Amanda has noted on many occasions how impactful her work with the Consortium has been on her students and on her practice. Students are supported and taught to utilize skills and tools to make decisions in the classroom in a variety of capacities which increases their sense of belonging and independence in the classroom. By approaching her instruction from a critical inquiry stance and bringing it out onto the land, she has articulated that it has broken down some of the barriers that some students experience. Amanda has noted, that without the opportunity to engage in deep thinking, observation and communication on the land, she may have never seen the depth of understanding and insight that some of her students have demonstrated, and that may not have been as visible, through our traditional approaches to learning and assessment.
Amanda's implementation of The Critical Thinking Framework in connection to outdoor, experiential learning, is a great example of a rich Early Years Program that places the whole child and their natural curiosity at the center of education. Superior-Greenstone District School Boards youngest learners are supported in understanding that their thinking is valued, deserves exploration and that every voice matters.
Upon receiving this award, Amanda stated that she feels “very grateful to be among this group of inspiring educators who are being recognized with this award. I have been fortunate to be a part of a school team in which taking risks and trying new instructional approaches has been valued and encouraged. It is through this work that Lana and I have been able to see our kids blossom and grow. This work is near and dear to our hearts; it’s the work we do, and we are thankful to be recognized for it.”

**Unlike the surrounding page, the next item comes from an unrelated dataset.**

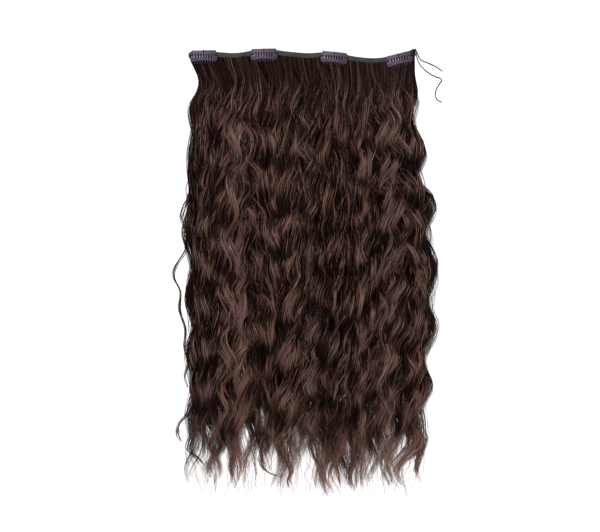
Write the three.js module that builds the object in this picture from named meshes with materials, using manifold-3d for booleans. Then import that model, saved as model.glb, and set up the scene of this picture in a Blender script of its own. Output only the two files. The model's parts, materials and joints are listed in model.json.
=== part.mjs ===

Brandy Robbins, a Gr. 5/6 Teacher at George O’Neill Public School, is one of this year’s recipients of The Class Act Award from The Critical Thinking Consortium, for recognition of her exceptional efforts and outcomes in nurturing thinking in her students. Brandy is a very thoughtful educator who approaches all of her instructional decisions by first considering who the students are sitting in front of her in that year, their strengths, stretches, interests, identities, and responds accordingly. She carefully designs her classroom environment and shapes a space that nurtures thinking for each and every student. Over the past few years, Brandy has enhanced her instructional practice through her focused work with The Critical Thinking Consortium. It is through this collaboration that Brandy has refined her planning to thoughtfully design critical inquiries for students that center around opportunities for thinking, and greater and more meaningful participation among all students in her classroom. This work has been deepened this year, as she has worked intentionally to embed anti-racism and anti-oppression content. Students had the opportunity to inquire and think deeply about powerful actions that people have taken in relation to some of the big issues that have continued to surface in 2020 and have adopted the stance that this is our collective work.
With the implementation of her inquiry around powerful actions people in Canada are taking to bring about change, in relation to issues including, LGBTQ2S, Black Lives Matter, Inequities for Indigenous Peoples, the impacts of Residential Schools, Refugees and Human Rights, the students began to develop a sense of agency and a commitment to take actions that could make a difference. When asked why she made the instructional decision to bring these topics into the classroom, her response was immediate and was because, “the students were talking about these issues, every day they were coming to class with questions and wonderings around why these things continue to happen in our world.” Being the thoughtful educator Brandy is, she knew these wonderings couldn’t be ignored, but that it needed to be approached in a thoughtful way. Learning opportunities around societal issues took on a new life in the classroom as the students considered powerful actions and whether they were negatively impactful or positively impactful. As students thought deeply around how racism and oppression has and continues to impact people, they could be heard talking about actions and creating a plan to put those actions into motion.
This is a powerful example of how the intentional work of integrating topics around anti-racism and anti-oppression engaged students in deepening their critical consciousness and instilling a sense of hope, agency, and that their actions can make a difference. Student were highly engaged in this learning as the result of the carefully constructed inquiry and the desire of an educator who values the importance of this work and our roles in the healing and dis-mantling of racist legacies.
Upon receiving this award Brandy stated that “growing up, I always knew I came from German descent on my mother’s side. However, it wasn’t until I was in my late 30’s, that my Dad uncovered our family’s Metis ancestry. My relatives didn’t talk about being Metis for fear of losing their lives, home, farmland, and their children to residential schools. My Dad knew there was a family secret and my grandma hid it well. I know that my story is just one of the many untold stories of history. We need to uncover these stories, ask questions, and learn from the powerful actions of people whose voices have been silenced.
This unit was about listening to those voices, starting those conversations, engaging in thoughtful discussions, learning together, and becoming an ally for these groups. It is such an honour to be recognized by The Critical Thinking Consortium for the work in our Grade 5/6 class this year.”
Amanda Pakkunainen and Brandy Robbins are two of the eight educators from across Canada that have been honoured as recipients of The Critical Thinking Consortium’s Class Act Award for 2021. As part of the Superior-Greenstone District School Board, these educators are an example of the Board’s vision to “inspire students to succeed and make a difference.”